MCPS appealed to the U.S. Court of Appeals for the Fourth Circuit, which ruled that the burden of proof under IDEA rests with whichever party is suing, in this case the Schaffers. They appealed, and the Supreme Court accepted the case. "This is a case where the school district has an affirmative obligation to develop a plan for the child," says William H. Hurd, the Schaffers' attorney. "It ought to be willing to step up to the plate and explain why it believes it has met its obligation." On the other hand, MCPS Superintendent Jerry D. Weast believes the case "demonstrates the overwhelming litigious nature that has evolved under special education in which school systems have been presumed at fault until proven otherwise." He says most districts just settle such cases to avoid litigation, but that MCPS is fighting back because "educational services should be decided in an appropriate way based on the educational needs of the student, not the whim of a lawyer."
The National School Boards Association (NSBA) backs the MCPS position. "The bottom line is that there are plenty of protections in the law, and you should follow the general rule that the challenging party has the burden of proof," says Naomi Gittins, an NSBA staff attorney. The Clinton administration supported the Schaffers as the case was wending its way through the system, and Mr. Hurd is hopeful that the Bush administration will maintain that position.
Weast v. Schaffer, No. 03-1030 (4th Cir. July 29, 2004)
The U.S. Court of Appeals for the Fourth Circuit has ruled that a school district does not bear the burden of proof under the Individuals with Disabilities Education Act (IDEA) in a due process hearing initiated by a parent. The parents of Brian Schaffer, a special education student in Maryland's Montgomery County Public Schools (MCPS), challenged his initial Individualized Education Program (IEP) in a due process hearing. After a series of decisions by the hearing officer, the federal district court, and the Fourth Circuit, MCPS appealed the district court's ruling that IDEA places the burden of proof on the school district.
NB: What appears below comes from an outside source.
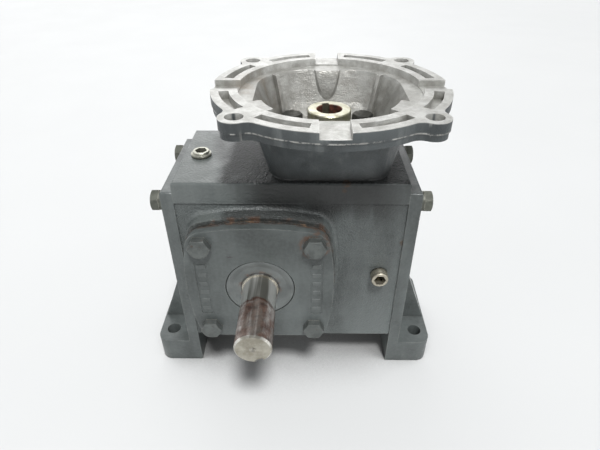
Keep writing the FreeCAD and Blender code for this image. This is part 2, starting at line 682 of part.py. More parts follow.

While acknowledging that three federal circuit courts assign the burden to parents and at least four circuits to school districts, the Fourth Circuit concluded that none of these decisions is persuasive because none contains sufficient analysis. The court rejected the parents' argument that IDEA, because it obliges a school district to provide a disabled student with a free appropriate public education, imposes on the district the burden of proving that an IEP meets this obligation. The court found that the group or class that benefits from the statute is not relieved of its burden of proving a violation "merely because the statute confers substantive rights on it." The court also rejected the parents' contention that the school district should bear the burden because of its advantages in expertise and resources. Any such advantages are more than made up for by IDEA's procedural safeguards, the court concluded. Finally, the court rejected the parents' argument that Congress's silence on the matter in enacting IDEA must have signaled its intent to assign the burden to school districts because, under IDEA's predecessor statute, two court decisions had done so. Had Congress intended this assignment, the court held, it would have done so expressly, just as it did in incorporating other key principles established in those same decisions, such as the requirement for states to "identify, locate, and evaluate" disabled children.
Weast v. Schaffer, No. 03-1030 (4th Cir. July 29, 2004)
High Court to Hear Md. Special-Ed Case
Schools Must Prove Adherence to Disabilities Law, Couple's Suit Asserts
By Tim Craig and Miranda S. Spivack
Washington Post Staff Writers
Wednesday, February 23, 2005
The Supreme Court agreed yesterday to hear the case of a Montgomery County couple who contend that school officials, if challenged, must prove they are meeting their legal obligations to special education students.
The justices will try to decide whether lower courts should place the burden of proof on schools or the plaintiff -- presumably the parents -- when a party sues under the Individuals with Disabilities Education Act. The law requires that public schools grant every disabled child a "free appropriate special education" tailored to the child's specific needs.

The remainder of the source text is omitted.